19 May 2017
Seven years ago today, my oldest son J was in a terrible car accident, his little plastic Saturn sedan t-boned by a brand new Dodge Charger with its all-steel construction.
J, my laughing, charismatic, kind, smart son, only 22 then, was critically injured, with a compression skull fracture, subdural hematoma, subarachnoid hemorrhaging, and four feather bleeds into his beautiful brain. They airlifted him by helicopter from our small town to the major medical facility, MCV, in Richmond, admitting him directly into the neurological ICU. He was conscious the whole time, talking, joking, charming the nurses, complaining that he couldn’t look out the window on his first-ever helicopter ride, even saying things meant to reassure me, his sister, his brother, the friends who stood by us at the hospital. We bedded down in the ICU waiting room, while behind those heavy doors, monitors clicked and hummed, documenting my son’s traumatic brain injury. That was Wednesday.
Early Thursday afternoon, as I stood as J’s bedside, a doctor we hadn’t seen before strode in, his crisp white lab coat flowing behind him. He introduced himself as the head of neurological research, and after a moment, he asked us if we had seen J’s latest CT scan. We hadn’t, so he hurried from the room, telling us he’d be right back. J and I looked at each other, confused, and my son must have seen worry in my eyes, as he patted my hand.
The doctor returned, wheeling in a large piece of equipment, a medical imaging viewer, and positioned it at the end of J’s ICU bed. He turned it on and the image of my son’s skull appeared, stark in the black and whiteness of it all. For a second, we were completely silent. Then the doctor, smiling, began to explain what we were seeing.
What we were seeing was nothing: no bleeding, no bruising, no swelling. The only sign that remained of my son’s injury just 24 hours before was the spiderweb of fractures in the bone, as if a pencil eraser had been pushed into the fragile shell of an egg, a network of bone break just beneath the C-shaped wound on the side of his head.

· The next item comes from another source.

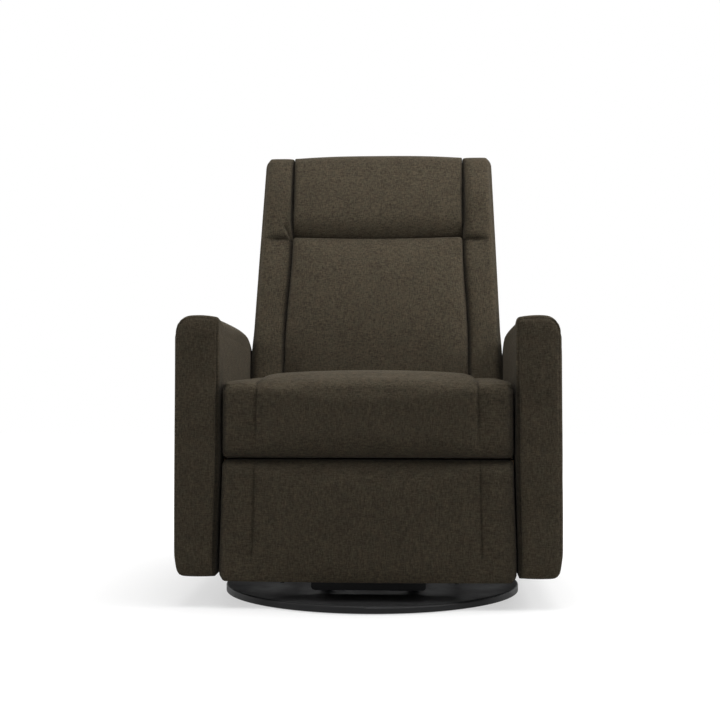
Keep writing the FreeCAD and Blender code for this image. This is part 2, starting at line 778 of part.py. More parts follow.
def arm_frame(name, side):
    """Plywood web with a rim: the box frame inside an arm."""
    gap = d.soft_gap
    inner = inner_half + d.arm_padding + gap
    width = d.arm_thick - 2 * (d.arm_padding + gap)
    low = d.arm_bottom + d.arm_face_radius
    full = arm_block(f"frame_block_{name}", side, inner, width, d.arm_padding + gap, low)
    rim_inset = d.arm_padding + gap + d.arm_frame_rim
    room = arm_block(f"frame_room_{name}", side, inner + d.arm_frame_web,
                     width - d.arm_frame_web + PAST, rim_inset, low + d.arm_frame_rim)
    tools = fuse("frame_tools", [room, bolt_cutters(side)])
    node(cut(f"frame_{name}", full, tools), f"arm_frame_{name}")


def rear_apron():
    """Upholstered panel that closes the back between the arms, under the backrest."""
    half = inner_half - d.soft_gap
    panel = block("apron", (-half, half), (d.apron_depth, d.apron_depth + d.apron_thick),
                  (d.apron_bottom, d.apron_top))
    node(panel, "rear_apron")


# ---------------------------------------------------------------- seat

def seat_rails():
    """Wooden rails across the side plates, under the ends of the seat springs."""
    z = (plate_top, seat_rail_top)
    x = (-inner_half, inner_half)
    node(block("front", x, (front_rail_start, front_rail_end), z), "seat_front_rail")
    node(block("rear", x, (d.rear_rail_depth, rear_rail_end), z), "seat_rear_rail")


def spring_wire(length, label):
    """A sinuous spring along +Y from the origin, in the XY plane.

    Its straight bars across, one pitch apart, are joined by half circles.
    """
    pitch = d.spring_pitch.number
    half = d.spring_half_width.number
    bends = round(length / pitch)
    step = length / bends
    edges = []
    side = 1
    start = FreeCAD.Vector(-half, 0, 0)
    for turn in range(bends + 1):
        end = FreeCAD.Vector(side * half, turn * step, 0)
        edges.append(Part.LineSegment(start, end).toShape())
        if turn < bends:
            top = FreeCAD.Vector(side * half, (turn + 1) * step, 0)
            crown = FreeCAD.Vector(side * (half + step / 2), (turn + 0.5) * step, 0)
            edges.append(Part.Arc(end, crown, top).toShape())
            start = top
            side = -side
    path = Part.Wire(edges)
    ring = Part.Circle(FreeCAD.Vector(-half, 0, 0), FreeCAD.Vector(1, 0, 0),
                       d.spring_wire_radius.number)
    profile = Part.Wire([ring.toShape()])
    spring = helper("Part::Feature", label)
    spring.Shape = path.makePipeShell([profile], True, False)
    return spring


def clip(label, x, y):
    """A spring clip lying on a rail, with the spring's end bar through it."""
    half = d.clip_width / 2
    side = d.clip_length / 2
    base = block(label, (x - half, x + half), (y - side, y + side), (0, d.clip_height))
    bore = rod(label + "_bore", x - half - PAST, x + half + PAST, y, d.clip_center_height,
               d.spring_wire_radius + d.bolt_play)
    return cut(label, base, bore)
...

J’s brain looked completely normal, showing not a single other sign of the blow he’d taken the day before in the wreck that had left his little car mangled, left nothing but the driver’s seat intact.
The doctor grinned, saying, “We want to study you, study why and how you healed so quickly.”
That was Thursday. We brought J home midday on Friday. Six weeks later, he was back at work, then back to his last year of college that fall. We talked time and again about his miraculous healing, about why it might have happened.
J, my wise son, said, “Mom, I don’t know why it happened. I just know I got another chance.”
He now calls May 19 his birthday. His Facebook status this morning read, “Today, I am alive.”
Make art about being given another chance.